As each of the earlier conquerors in turn tried busily to destroy all vestiges of his predecessor’s reign, little else but fragments are left of the older civilisations. Carthage is not even a heap of ruins now. She is a handful of dust. Her stones were carried away for the construction of Arab houses, one comes across stray pillars wreathed with the acanthus of Rome, in the Souks of Tunis, huge blocks of stone are built even into the mud villages everywhere, marble pillars have been transferred bodily into the interiors of mosques. Carthage herself has become a desolation and a waste.
I went there on a day of hot sunshine and an intense blue sky. It is about ten miles from Tunis. As the train crawled like a caterpillar along the thread of embankment across the lagoon, an Italian steamer was gliding through the canal on my right; and beyond the pencilled edge of the lake was the deep blue rim of sea for which she was bound. On my left was the placid surface of the lake, dotted with waterfowl and with a few wooden stakes here and there, on which crouched the black figures of cormorants looking like dejected priests. On a tiny island were the ruins of a Spanish fort. Reaching Goulette, there were still a few small stations to pass, and then came Carthage.

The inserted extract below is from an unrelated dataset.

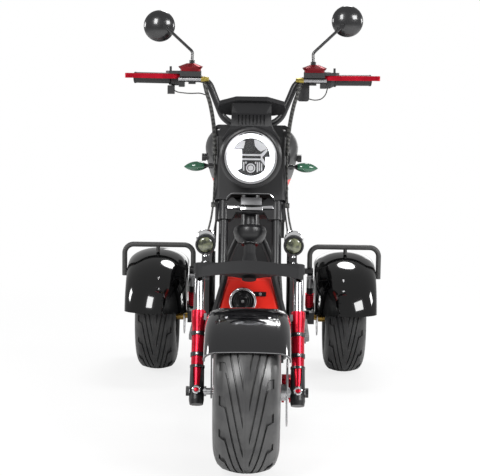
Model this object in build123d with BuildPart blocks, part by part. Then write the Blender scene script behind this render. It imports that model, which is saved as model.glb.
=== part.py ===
"""Three-wheeled electric chopper: one fat steered front wheel, two driven rear wheels.

The vehicle faces -Y, its left side is +X, and Z = 0 is the ground.
All sizes are in millimetres.
"""
from build123d import *
from math import cos, radians, sin, tan
import os

os.makedirs("parts", exist_ok=True)

# ---------------------------------------------------------------- stance
LENGTH = 1900                       # front tyre to the number plate
WHEELBASE = 1330
FRONT_RADIUS, FRONT_WIDTH = 240, 195
REAR_RADIUS, REAR_WIDTH = 203, 153.5
REAR_TRACK = 706.5                  # between the middles of the rear tyres
FRONT_Y = -LENGTH / 2 + FRONT_RADIUS
REAR_Y = FRONT_Y + WHEELBASE
REAR_X = REAR_TRACK / 2
FRONT_RIM, REAR_RIM = 152, 127      # bead radii of 12 and 10 inch rims

# ---------------------------------------------------------------- steering head
RAKE = 26                           # degrees, head axis back from upright
FORK_OFFSET = 40                    # fork legs ahead of the head axis
FORK_X = 149.5                      # each leg from the middle
STRUT_X = 81                        # each inner strut from the middle
LEG_R, STANCHION_R, STRUT_R, STEM_R = 19, 16, 14.5, 17
HEAD_TUBE_R = 27
RUN_FIT = 0.05                      # radial clearance of a shaft in its bearing
s, c = sin(radians(RAKE)), cos(radians(RAKE))
AXLE_UP = (FRONT_RADIUS - FORK_OFFSET * s) / c          # along the head axis
HEAD_Y = FRONT_Y + FORK_OFFSET * c - AXLE_UP * s        # head axis at the ground
FORK = Plane(origin=(0, HEAD_Y, 0), x_dir=(1, 0, 0), z_dir=(0, s, c))
# In FORK, x is sideways, y is back and z is up along the head axis.
CROWN_LOW, CROWN_TOP = 612, 640
BOWL_LOW, BOWL_TOP = 716, 768
LOWER_YOKE_LOW, LOWER_YOKE_TOP = 780, 848
HEAD_TUBE_TOP = 1046
TOP_YOKE_LOW, TOP_YOKE_TOP = 1059, 1083

SIDES = ((-1, "right"), (1, "left"))


def place(x, back, up):
    """World place of a point given in the fork's own directions."""
    return FORK.from_local_coords((x, back, up))


def fork_plane(x, back, up):
    """A plane square to the head axis at a point given in fork directions."""
    return Plane(origin=place(x, back, up), x_dir=(1, 0, 0), z_dir=FORK.z_dir)


def facing(x, y, z):
    """A plane that faces the front, with its own x to the left side and its y up."""
    return Plane(origin=(x, y, z), x_dir=(1, 0, 0), z_dir=(0, -1, 0))


def lying(x, y, z):
    """A level plane with its own x to the left side and its y to the front."""
    return Plane(origin=(x, y, z), x_dir=(1, 0, 0), z_dir=(0, 0, -1))


def across(x, y, z):
    """A plane square to the X axis, with its own x to the rear and its y up."""
    return Plane(origin=(x, y, z), x_dir=(0, 1, 0), z_dir=(1, 0, 0))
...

The sandy soil seemed almost to throb in the warmth, hedges of cactus lined the broad road from the tiny station. Absurd modern villas stood about, flotsam of the new civilisation. But climbing upward I left the villas behind and turning on the slopes looked out to where the blue of the sea faded into a soft haze. To the west the red cliffs of Sidi bou Said caught the eye, and the clustering white houses of its beautiful village. On the summit of the hill of Carthage stands the ugly modern Roman Catholic cathedral, avenging by its presence the deaths of Saint Perpetua and the unfortunately named poor little Saint Felicity, Christian martyrs in the Roman amphitheatre of Carthage.
Adjoining the cathedral is the monastery of the Pères Blancs, who have a small museum filled with Punic and Roman remains. There are fragments of statues, broken vases, earthenware lamps, coins, medals, sarcophagi in which one can see frail skeletons preserved in their covering of aromatic gum. These haughty warriors and princesses lie helplessly exposed to the gaze of every idle tourist, the painted lids of their resting places standing sentinel-fashion behind each. I am no antiquarian. All I carried away was a confused impression of a débris washed up on the shores of Time; of delicate bracelets and gold rings, of tiny charms, of iridescent glass bottles dug up from the sand, of all the odds and ends that human beings gather round them. I think they were not so very different from ourselves, these people of long ago. And now conquerors and conquered mingle their remains in the sterile peace of museum shelves. In the garden outside were ranged pieces of pillars, fragments of vast statues, here a giant hand, there a colossal head.